Wenn beim Einkauf nur der Preis den Ausschlag gibt, wird die bessere Tierhaltung nicht honoriert. In Österreich wird heute etwa so viel Putenfleisch produziert wie vor 25 Jahren, aber der Eigenversorgungsgrad ist aufgrund des steigenden Konsums gesunken. Vom Bio-Putenfleisch werden überhaupt vier Fünftel exportiert. Hier gibt es also Aufholbedarf, und zwar nicht nur beim einzelnen Konsumenten, sondern besonders auch bei der öffentlichen Hand, die im Einkauf für Krankenhäuser, Schulen etc. noch großteils zu den billigsten Importprodukten greift.

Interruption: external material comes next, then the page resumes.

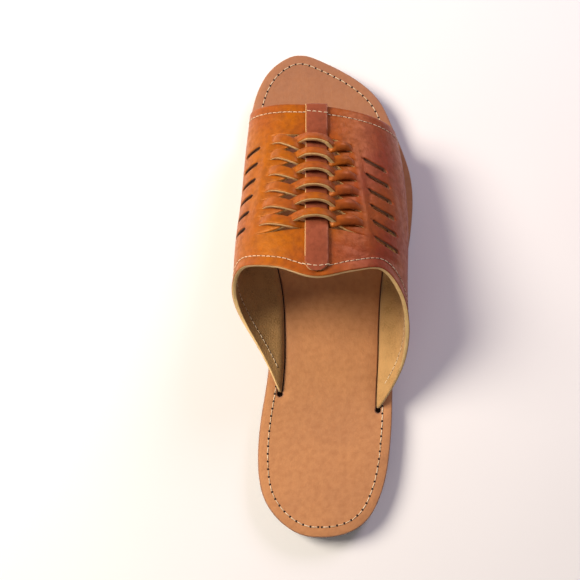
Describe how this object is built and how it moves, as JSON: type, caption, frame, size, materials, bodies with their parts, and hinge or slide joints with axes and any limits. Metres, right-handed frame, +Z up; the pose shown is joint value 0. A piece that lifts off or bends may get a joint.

So wird mit öffentlichem Geld Tierqual finanziert.

Diese Tatsache zeigt auch, dass wir eine Kennzeichnung nach der Haltungsform (wie bei den Schaleneiern) brauchen und auch eine Diskussion über den Wert von Tieren als Nahrungsmittel führen müssen. Gleichzeitig braucht es EU-weite Mindeststandards auf wissenschaftlicher Basis, die zumindest die österreichischen Putenhaltestandards nicht unterschreiten. Und genau das möchte Sarah Wiener mit ihrer Initiative bewirken.

Wir halten Sie über die Entwicklung der Puteninitiative von Sarah Wiener auf dem Laufenden.